What I tell my students
The thing I say most to people shopping for a tutor: don't pick based on the flashiest website, pick based on whether the tutor actually asks you questions before telling you what you need. I've had first conversations with prospective students where within ten minutes I could tell their real blocker wasn't "not enough certifications," it was a CV that undersold them, or a study plan with no structure. A tutor who jumps straight to selling a 12-week package without understanding that is optimising for their sale, not your outcome. Ask what a first session actually covers before you book — if the answer is vague, that's your answer.
If your search brought you here because you're weighing tutoring at all, online cyber security tutoring covers the format itself in more depth — how sessions run, what tools we use, and what to expect week to week. When you're ready to see how a session actually works rather than reading about it, book a trial lesson and judge it directly.
FAQ
Do I need to be in London for these sessions, or can I be based elsewhere?
No — sessions run entirely online, so location within the UK (or beyond) doesn't matter for booking. Being London-based on my end mainly means convenient UK time zone alignment and familiarity with the UK job market.
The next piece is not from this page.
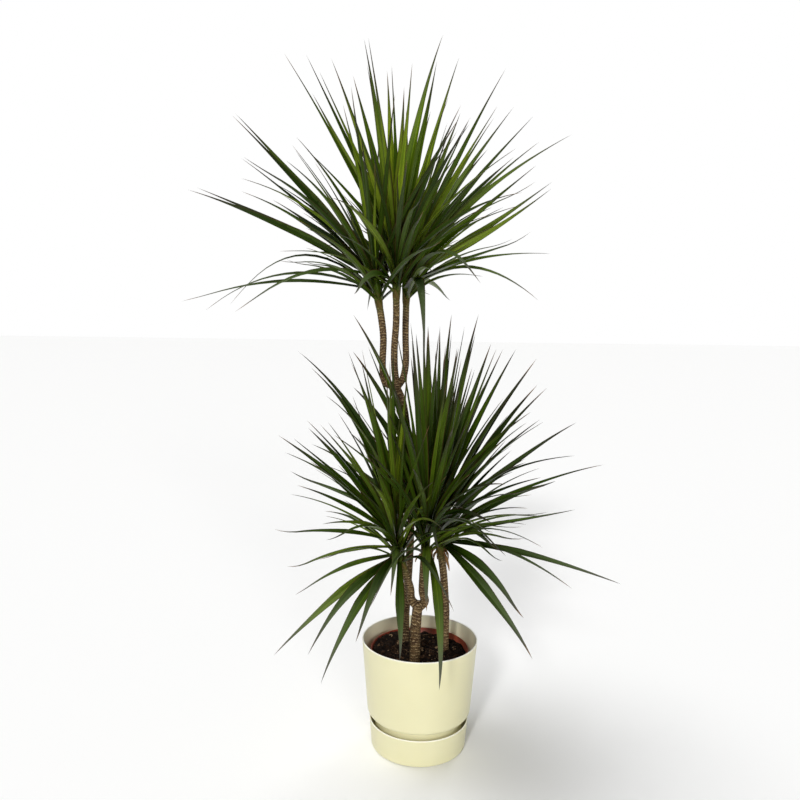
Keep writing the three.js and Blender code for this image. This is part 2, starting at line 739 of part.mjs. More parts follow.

Is online tutoring as effective as in-person for cyber security topics?
For this subject, often more effective — screen-sharing lets me see exactly what's on your screen and hand over control for hands-on practice, which a physical meeting doesn't easily allow.
What should I prepare before a first session?
Nothing technical required. Just be ready to talk honestly about your current situation and goal — the plan gets built around that conversation, not around assumed prior knowledge.
Can tutoring help with both career change and exam preparation?
Yes, but the sessions look different for each. Career-change sessions focus on practical fundamentals and job-readiness; exam preparation for GCSE, A-level or IB Computer Science focuses on the specification and past-paper technique.